- **Instruction**
Locate every line in the material below that has the word "shown". Copy each of those lines.
--------------------------------------------------
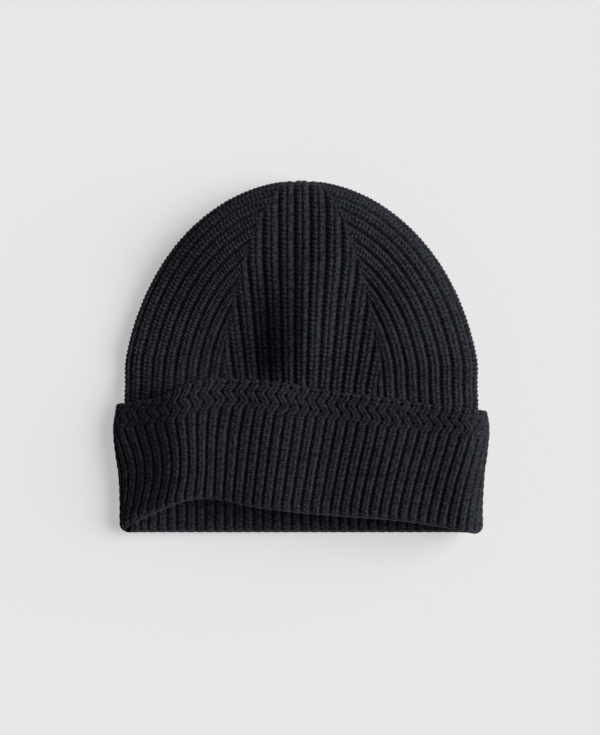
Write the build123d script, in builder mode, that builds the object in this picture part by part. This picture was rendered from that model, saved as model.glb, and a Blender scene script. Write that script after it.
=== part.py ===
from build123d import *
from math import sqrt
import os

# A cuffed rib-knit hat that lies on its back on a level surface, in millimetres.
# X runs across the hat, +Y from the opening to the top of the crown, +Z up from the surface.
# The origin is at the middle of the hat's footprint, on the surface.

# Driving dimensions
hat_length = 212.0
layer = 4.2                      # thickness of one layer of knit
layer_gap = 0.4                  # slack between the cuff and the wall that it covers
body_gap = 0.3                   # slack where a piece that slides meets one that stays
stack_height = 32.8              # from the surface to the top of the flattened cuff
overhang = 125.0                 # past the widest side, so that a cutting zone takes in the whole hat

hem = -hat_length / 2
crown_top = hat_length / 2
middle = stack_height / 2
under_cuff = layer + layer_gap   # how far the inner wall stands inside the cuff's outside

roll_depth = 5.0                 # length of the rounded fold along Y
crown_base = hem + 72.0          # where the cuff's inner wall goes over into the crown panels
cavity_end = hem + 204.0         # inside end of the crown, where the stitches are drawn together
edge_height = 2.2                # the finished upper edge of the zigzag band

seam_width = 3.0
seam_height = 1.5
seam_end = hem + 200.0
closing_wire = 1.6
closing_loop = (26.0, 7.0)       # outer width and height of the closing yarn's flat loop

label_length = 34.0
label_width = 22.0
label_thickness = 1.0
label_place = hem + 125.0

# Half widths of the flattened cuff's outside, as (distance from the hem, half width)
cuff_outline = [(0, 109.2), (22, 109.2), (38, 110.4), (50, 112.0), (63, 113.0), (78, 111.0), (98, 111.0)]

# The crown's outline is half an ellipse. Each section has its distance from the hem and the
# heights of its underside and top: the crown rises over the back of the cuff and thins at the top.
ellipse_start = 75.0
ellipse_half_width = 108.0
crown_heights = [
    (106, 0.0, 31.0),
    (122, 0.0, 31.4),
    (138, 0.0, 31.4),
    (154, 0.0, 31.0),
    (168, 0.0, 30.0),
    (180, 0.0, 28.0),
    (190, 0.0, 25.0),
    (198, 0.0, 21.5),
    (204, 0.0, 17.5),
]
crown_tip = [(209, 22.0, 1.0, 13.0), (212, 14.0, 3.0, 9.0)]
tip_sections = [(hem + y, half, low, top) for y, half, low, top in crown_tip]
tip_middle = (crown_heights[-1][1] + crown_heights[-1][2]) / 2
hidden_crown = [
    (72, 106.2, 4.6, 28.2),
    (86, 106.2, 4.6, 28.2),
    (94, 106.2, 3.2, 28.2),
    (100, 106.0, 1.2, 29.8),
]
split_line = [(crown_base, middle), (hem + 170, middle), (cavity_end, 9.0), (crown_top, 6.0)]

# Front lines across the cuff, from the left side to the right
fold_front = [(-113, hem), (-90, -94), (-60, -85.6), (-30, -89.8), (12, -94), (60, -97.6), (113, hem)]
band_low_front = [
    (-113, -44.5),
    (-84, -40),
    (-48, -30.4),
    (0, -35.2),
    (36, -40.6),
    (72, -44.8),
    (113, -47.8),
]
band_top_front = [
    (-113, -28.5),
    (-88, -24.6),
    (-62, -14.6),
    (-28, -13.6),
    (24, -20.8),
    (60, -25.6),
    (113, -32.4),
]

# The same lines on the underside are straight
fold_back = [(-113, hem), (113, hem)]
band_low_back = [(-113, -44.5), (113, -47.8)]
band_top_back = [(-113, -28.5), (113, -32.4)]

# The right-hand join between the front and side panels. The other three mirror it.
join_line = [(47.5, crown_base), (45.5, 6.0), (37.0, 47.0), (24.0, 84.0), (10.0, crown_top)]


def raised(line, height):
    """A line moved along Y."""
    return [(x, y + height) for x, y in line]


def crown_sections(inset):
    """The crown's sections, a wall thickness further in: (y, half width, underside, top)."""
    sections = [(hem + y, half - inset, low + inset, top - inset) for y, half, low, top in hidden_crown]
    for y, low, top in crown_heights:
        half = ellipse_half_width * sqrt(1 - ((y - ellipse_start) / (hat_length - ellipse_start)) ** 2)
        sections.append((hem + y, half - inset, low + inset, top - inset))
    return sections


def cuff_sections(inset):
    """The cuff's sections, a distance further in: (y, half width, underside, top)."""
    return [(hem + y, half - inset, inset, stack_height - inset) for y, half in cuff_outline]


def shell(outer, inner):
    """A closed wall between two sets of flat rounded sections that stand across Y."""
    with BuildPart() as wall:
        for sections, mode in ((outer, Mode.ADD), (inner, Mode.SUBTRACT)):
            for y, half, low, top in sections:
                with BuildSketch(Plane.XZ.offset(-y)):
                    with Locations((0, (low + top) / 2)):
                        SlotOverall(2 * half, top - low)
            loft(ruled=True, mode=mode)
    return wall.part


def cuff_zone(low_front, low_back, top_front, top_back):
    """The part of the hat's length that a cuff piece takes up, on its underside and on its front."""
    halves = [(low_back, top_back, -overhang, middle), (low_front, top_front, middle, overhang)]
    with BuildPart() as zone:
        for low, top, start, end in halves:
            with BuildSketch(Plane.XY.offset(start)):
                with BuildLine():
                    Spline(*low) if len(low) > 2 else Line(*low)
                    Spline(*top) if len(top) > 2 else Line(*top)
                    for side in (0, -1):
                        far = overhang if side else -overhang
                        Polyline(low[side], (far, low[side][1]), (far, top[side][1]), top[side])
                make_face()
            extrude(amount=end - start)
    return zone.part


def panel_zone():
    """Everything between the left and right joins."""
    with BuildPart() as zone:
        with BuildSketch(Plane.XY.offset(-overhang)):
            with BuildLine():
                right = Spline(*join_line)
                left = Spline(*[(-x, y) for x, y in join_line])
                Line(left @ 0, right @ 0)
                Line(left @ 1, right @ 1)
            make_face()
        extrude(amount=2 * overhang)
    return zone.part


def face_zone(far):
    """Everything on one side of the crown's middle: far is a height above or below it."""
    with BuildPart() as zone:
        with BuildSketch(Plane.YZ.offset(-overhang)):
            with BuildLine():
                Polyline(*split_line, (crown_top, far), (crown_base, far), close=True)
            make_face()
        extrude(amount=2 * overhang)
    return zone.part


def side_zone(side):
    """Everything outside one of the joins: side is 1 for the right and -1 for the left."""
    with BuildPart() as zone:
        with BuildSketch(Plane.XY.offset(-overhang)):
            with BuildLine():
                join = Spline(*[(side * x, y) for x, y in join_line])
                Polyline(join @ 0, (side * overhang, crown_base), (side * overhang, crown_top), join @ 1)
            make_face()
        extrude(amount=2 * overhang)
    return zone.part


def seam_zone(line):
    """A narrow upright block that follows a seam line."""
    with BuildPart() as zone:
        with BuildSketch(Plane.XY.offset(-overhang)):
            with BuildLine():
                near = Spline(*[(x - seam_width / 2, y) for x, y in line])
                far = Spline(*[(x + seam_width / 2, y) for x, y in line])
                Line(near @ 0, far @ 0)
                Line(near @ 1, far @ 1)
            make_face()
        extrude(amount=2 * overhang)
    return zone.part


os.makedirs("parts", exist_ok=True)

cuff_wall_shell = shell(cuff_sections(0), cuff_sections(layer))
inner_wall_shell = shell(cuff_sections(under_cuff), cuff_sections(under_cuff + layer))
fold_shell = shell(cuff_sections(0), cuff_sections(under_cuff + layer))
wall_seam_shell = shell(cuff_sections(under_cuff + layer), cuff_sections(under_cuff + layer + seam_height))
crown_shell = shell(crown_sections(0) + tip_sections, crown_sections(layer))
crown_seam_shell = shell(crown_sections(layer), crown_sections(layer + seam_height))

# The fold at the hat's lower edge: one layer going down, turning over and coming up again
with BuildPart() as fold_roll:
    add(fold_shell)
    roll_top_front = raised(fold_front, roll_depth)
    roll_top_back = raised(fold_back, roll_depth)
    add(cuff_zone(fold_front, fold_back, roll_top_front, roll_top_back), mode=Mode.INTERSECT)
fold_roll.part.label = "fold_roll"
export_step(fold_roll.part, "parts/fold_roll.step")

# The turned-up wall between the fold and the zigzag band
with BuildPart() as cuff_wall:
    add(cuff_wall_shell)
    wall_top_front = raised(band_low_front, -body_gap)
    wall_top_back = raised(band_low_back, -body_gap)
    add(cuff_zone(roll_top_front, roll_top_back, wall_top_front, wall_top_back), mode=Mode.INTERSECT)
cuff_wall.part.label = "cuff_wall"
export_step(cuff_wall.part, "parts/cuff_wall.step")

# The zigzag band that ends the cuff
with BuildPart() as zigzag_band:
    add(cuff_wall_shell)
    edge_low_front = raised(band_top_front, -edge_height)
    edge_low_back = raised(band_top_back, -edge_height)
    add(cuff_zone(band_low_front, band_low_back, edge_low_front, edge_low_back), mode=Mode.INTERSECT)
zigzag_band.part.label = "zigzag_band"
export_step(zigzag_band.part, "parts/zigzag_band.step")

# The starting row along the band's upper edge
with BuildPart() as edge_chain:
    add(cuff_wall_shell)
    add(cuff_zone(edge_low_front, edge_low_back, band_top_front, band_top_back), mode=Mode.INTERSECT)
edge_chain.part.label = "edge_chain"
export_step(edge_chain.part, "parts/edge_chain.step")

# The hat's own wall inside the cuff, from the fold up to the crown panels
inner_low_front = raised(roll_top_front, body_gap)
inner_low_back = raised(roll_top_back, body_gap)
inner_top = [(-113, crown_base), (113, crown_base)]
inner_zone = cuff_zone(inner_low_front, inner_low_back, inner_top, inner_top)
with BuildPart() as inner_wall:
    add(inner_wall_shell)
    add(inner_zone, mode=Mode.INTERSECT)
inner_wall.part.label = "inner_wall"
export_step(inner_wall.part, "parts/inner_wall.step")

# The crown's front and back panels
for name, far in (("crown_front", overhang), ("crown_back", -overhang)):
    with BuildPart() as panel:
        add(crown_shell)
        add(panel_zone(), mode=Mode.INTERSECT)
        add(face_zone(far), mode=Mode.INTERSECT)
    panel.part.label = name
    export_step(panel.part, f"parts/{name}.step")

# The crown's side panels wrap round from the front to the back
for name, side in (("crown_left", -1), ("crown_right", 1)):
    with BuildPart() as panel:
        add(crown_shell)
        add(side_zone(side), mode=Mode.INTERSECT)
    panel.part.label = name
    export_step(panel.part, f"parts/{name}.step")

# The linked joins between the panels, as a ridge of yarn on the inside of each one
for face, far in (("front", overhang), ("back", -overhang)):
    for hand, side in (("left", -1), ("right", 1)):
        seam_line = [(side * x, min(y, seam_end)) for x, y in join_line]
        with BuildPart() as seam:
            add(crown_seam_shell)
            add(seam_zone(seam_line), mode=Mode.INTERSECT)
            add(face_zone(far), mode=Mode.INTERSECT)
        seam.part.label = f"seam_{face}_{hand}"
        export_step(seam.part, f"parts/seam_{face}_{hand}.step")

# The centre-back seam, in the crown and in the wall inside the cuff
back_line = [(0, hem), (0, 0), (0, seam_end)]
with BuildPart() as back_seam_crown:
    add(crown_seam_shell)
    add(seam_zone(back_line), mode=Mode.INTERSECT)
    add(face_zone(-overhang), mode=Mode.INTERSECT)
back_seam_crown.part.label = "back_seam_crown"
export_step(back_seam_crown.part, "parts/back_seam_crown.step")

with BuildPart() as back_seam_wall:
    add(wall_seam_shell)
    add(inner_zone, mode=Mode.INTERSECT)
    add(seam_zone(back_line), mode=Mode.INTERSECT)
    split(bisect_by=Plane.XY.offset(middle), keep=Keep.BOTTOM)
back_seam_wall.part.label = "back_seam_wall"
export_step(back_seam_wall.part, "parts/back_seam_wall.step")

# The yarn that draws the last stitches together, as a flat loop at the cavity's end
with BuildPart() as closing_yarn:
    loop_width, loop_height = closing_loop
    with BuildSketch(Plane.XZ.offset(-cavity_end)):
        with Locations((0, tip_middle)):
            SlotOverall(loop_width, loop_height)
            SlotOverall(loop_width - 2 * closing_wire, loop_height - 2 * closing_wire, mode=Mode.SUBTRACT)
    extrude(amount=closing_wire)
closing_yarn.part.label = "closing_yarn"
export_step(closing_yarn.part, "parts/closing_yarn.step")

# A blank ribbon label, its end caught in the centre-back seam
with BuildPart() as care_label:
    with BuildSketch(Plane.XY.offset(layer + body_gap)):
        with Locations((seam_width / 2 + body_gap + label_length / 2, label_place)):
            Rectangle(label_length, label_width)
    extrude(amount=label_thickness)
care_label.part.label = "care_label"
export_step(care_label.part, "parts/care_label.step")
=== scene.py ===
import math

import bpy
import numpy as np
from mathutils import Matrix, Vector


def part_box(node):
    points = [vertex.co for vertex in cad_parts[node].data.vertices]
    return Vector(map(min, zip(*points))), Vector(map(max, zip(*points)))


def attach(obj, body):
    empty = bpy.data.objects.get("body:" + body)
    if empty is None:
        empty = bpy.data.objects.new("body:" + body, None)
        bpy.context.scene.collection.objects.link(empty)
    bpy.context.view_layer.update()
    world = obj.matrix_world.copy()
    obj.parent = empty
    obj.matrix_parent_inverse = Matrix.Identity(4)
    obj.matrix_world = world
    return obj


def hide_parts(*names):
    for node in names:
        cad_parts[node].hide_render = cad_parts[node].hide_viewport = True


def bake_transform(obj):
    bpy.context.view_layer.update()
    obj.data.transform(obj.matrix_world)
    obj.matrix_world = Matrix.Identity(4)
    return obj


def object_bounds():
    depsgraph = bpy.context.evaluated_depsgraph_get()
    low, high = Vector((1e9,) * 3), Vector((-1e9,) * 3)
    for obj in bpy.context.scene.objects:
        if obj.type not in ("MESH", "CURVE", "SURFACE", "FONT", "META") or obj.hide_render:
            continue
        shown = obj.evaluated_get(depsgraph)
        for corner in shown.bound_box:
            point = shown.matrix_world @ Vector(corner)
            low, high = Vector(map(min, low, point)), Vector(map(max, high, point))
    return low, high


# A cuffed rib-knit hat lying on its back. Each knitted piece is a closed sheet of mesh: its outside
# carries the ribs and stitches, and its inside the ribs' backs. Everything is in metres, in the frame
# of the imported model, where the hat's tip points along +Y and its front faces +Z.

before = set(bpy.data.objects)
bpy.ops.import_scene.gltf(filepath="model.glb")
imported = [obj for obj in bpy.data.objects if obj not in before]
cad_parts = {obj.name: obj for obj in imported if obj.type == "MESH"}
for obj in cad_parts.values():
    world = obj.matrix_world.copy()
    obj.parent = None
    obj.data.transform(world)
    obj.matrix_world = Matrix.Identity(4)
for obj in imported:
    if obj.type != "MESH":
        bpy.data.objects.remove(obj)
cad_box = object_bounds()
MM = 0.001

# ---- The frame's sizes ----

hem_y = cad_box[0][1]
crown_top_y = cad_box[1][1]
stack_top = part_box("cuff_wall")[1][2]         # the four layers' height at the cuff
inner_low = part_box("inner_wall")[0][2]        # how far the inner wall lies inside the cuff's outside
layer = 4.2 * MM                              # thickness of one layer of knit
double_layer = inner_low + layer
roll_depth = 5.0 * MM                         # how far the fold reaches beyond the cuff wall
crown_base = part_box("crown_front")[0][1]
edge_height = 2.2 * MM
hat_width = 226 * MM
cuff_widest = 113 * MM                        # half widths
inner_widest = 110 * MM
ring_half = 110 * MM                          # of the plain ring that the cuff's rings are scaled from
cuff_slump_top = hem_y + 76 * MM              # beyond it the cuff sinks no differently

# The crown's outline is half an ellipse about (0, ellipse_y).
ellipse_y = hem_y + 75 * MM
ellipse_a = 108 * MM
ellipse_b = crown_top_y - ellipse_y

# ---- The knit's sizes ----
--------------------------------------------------
- **The result**
        shown = obj.evaluated_get(depsgraph)
        for corner in shown.bound_box:
            point = shown.matrix_world @ Vector(corner)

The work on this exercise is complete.